═══ Extracted information

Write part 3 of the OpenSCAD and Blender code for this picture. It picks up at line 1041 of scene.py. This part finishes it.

══════
═══ Extracted information

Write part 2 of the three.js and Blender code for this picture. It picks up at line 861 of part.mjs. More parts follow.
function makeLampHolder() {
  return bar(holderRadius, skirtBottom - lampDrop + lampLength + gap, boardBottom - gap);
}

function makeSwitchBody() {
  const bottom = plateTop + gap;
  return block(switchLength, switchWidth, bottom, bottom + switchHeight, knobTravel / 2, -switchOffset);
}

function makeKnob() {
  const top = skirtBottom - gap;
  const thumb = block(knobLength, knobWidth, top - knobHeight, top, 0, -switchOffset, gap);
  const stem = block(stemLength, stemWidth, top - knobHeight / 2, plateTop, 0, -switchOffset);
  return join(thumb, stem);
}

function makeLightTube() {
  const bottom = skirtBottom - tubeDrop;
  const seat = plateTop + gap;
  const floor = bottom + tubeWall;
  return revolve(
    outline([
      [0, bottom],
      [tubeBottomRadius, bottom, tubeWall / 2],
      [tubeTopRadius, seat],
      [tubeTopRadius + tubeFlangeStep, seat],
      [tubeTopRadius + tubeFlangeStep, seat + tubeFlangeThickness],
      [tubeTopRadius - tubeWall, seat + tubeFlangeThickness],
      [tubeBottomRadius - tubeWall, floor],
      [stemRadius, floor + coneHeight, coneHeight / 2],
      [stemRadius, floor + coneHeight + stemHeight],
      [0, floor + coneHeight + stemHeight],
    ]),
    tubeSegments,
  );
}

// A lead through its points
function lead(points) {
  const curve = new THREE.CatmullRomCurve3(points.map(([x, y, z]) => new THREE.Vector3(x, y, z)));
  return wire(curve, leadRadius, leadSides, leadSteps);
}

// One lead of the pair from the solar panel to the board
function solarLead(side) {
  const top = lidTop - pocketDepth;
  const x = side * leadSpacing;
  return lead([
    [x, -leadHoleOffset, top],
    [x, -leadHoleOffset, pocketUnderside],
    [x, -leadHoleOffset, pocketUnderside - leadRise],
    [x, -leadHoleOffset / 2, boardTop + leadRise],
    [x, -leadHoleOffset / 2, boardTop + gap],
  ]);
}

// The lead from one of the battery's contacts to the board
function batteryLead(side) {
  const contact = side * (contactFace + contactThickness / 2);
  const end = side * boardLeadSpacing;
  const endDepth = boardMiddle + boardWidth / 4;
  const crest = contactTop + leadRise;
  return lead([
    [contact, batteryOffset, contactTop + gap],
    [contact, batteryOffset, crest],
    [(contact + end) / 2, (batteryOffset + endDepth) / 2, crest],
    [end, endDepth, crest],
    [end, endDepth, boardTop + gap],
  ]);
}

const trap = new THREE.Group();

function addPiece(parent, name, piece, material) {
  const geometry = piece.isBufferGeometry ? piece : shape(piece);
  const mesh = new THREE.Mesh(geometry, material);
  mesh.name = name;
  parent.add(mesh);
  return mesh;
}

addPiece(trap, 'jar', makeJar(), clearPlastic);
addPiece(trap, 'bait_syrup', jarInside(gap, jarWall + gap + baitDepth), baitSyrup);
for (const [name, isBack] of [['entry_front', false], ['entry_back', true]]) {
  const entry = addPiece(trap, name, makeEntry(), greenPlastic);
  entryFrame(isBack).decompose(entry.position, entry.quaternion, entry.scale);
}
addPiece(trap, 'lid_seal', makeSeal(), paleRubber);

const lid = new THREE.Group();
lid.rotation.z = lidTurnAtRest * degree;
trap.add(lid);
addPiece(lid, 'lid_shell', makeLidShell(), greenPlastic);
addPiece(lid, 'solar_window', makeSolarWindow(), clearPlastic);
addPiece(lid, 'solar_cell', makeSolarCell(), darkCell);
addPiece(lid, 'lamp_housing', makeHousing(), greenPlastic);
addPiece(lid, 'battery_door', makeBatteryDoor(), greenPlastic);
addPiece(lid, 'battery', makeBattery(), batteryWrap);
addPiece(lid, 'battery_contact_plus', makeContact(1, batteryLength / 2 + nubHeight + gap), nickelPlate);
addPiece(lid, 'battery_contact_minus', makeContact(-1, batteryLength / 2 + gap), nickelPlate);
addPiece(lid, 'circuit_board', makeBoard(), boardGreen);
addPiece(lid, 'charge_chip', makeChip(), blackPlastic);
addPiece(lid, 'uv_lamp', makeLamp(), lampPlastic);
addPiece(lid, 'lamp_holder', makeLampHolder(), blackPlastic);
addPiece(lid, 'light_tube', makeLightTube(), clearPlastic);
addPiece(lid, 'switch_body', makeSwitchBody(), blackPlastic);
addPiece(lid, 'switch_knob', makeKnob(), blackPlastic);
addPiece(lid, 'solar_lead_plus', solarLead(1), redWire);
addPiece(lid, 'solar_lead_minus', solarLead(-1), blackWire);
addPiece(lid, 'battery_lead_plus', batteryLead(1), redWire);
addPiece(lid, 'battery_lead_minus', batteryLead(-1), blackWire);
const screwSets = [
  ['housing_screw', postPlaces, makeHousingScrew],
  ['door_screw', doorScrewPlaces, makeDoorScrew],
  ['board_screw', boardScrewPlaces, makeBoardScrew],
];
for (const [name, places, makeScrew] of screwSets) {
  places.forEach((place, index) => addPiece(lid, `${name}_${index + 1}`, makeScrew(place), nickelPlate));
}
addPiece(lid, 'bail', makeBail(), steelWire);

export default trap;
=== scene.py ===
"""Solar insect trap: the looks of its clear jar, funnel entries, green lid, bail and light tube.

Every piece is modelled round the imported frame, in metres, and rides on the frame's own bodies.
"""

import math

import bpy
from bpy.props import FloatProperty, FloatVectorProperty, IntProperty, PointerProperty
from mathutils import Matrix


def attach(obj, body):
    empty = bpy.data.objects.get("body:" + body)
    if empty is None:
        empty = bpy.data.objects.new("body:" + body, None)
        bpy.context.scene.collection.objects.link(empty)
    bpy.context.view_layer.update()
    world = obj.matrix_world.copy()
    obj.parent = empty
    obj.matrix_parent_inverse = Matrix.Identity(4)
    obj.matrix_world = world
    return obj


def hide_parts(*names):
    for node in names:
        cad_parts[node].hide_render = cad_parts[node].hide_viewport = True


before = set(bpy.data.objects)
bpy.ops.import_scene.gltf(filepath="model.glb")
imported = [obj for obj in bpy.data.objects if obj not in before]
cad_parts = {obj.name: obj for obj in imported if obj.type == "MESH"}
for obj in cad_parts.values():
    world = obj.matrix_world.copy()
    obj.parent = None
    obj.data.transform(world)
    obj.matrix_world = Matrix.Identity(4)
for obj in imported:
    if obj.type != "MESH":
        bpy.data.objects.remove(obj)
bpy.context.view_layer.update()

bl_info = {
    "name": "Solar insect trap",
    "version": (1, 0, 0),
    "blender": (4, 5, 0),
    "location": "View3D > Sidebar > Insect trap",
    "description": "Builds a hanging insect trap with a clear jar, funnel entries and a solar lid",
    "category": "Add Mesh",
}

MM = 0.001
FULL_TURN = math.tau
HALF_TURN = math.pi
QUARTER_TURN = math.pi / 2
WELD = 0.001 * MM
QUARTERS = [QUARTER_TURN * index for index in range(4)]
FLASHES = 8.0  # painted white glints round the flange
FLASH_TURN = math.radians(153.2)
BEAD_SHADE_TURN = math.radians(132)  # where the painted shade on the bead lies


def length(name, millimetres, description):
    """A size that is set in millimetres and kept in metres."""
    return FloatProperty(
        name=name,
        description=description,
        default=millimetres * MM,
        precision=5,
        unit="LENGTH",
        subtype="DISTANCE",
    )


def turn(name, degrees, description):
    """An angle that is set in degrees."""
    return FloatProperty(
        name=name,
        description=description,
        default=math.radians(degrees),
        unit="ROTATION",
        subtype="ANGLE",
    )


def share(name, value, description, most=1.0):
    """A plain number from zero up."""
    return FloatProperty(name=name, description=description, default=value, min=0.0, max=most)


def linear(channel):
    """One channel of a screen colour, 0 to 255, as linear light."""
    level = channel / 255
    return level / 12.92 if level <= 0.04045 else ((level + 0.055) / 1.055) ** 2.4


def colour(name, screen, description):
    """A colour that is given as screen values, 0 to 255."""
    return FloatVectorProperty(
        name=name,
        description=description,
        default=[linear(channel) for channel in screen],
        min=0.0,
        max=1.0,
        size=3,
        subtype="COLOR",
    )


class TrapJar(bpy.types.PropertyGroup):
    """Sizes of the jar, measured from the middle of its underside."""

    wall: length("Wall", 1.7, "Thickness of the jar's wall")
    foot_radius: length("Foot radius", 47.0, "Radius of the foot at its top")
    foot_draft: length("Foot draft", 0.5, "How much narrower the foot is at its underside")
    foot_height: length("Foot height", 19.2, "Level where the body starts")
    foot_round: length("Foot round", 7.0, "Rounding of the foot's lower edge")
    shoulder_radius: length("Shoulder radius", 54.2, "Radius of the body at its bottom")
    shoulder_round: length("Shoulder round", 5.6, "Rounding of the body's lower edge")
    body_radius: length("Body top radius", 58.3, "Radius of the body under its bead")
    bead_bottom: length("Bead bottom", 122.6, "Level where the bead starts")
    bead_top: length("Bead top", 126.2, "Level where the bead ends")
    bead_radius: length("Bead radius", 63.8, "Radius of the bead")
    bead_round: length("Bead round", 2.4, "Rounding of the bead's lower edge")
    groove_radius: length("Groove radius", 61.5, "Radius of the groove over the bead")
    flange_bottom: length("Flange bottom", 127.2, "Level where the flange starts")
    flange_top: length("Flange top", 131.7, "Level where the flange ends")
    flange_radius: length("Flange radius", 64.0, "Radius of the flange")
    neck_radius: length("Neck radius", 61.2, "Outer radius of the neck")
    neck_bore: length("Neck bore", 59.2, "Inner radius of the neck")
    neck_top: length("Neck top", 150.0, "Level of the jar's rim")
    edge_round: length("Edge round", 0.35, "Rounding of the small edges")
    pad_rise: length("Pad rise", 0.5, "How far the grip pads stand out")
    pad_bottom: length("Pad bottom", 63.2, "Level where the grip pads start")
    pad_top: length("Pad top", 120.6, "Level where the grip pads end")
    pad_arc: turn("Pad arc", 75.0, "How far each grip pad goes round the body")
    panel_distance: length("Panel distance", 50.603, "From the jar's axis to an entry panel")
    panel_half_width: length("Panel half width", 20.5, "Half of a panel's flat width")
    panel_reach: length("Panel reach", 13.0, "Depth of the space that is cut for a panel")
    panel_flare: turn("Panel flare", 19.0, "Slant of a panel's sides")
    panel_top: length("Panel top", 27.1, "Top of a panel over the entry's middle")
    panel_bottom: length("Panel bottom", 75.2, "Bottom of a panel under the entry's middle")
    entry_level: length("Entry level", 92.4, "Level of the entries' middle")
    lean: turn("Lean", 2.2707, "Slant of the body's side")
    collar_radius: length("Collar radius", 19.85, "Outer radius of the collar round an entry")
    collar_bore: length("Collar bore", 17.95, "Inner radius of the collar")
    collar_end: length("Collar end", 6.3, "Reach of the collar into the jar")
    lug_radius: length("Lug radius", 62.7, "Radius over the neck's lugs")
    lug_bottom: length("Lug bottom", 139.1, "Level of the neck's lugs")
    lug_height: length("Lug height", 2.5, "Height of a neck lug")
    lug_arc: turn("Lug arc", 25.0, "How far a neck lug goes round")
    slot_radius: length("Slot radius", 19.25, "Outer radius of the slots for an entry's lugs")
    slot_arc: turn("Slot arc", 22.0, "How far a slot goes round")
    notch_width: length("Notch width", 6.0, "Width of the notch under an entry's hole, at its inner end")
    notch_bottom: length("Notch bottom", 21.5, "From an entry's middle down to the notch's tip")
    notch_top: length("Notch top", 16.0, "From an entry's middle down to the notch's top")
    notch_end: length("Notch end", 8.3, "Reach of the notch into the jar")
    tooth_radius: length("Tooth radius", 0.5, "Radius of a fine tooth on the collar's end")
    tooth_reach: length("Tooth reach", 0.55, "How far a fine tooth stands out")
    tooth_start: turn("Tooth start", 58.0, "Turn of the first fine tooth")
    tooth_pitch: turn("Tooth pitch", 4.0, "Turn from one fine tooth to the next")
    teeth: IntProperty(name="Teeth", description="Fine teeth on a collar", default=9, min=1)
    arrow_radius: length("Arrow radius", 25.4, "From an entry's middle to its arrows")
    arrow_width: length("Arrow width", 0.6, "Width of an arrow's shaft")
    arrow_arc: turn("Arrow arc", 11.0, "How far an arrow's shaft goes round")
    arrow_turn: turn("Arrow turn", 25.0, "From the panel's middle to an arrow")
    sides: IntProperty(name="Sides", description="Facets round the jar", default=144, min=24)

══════
═══ Extracted information

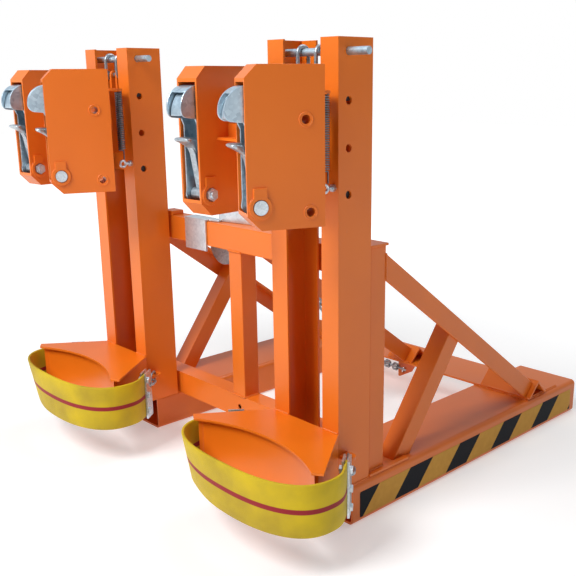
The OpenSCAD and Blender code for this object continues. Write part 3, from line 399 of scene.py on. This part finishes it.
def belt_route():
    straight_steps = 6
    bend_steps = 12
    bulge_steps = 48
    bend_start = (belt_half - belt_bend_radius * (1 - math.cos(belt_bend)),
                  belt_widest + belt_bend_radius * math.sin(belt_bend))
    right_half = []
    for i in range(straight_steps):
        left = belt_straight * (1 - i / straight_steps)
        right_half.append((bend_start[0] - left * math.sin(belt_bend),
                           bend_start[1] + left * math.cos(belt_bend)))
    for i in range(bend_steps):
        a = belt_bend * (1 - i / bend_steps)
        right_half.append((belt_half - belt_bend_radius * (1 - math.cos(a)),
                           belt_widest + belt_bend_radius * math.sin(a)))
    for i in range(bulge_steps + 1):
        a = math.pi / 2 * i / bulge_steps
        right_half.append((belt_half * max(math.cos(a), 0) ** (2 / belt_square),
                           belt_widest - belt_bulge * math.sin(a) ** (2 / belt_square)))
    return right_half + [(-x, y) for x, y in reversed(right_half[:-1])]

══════

#### Short exercise
Return the lines from the line with "addPiece(lid, 'battery_lead_plus', batteryLead(1), redWire);" through the line with "bpy.context.scene.collection.objects.link(empty)", inclusive, exactly as they stand, and nothing else.

#### Full response
addPiece(lid, 'battery_lead_plus', batteryLead(1), redWire);
addPiece(lid, 'battery_lead_minus', batteryLead(-1), blackWire);
const screwSets = [
  ['housing_screw', postPlaces, makeHousingScrew],
  ['door_screw', doorScrewPlaces, makeDoorScrew],
  ['board_screw', boardScrewPlaces, makeBoardScrew],
];
for (const [name, places, makeScrew] of screwSets) {
  places.forEach((place, index) => addPiece(lid, `${name}_${index + 1}`, makeScrew(place), nickelPlate));
}
addPiece(lid, 'bail', makeBail(), steelWire);

export default trap;
=== scene.py ===
"""Solar insect trap: the looks of its clear jar, funnel entries, green lid, bail and light tube.

Every piece is modelled round the imported frame, in metres, and rides on the frame's own bodies.
"""

import math

import bpy
from bpy.props import FloatProperty, FloatVectorProperty, IntProperty, PointerProperty
from mathutils import Matrix


def attach(obj, body):
    empty = bpy.data.objects.get("body:" + body)
    if empty is None:
        empty = bpy.data.objects.new("body:" + body, None)
        bpy.context.scene.collection.objects.link(empty)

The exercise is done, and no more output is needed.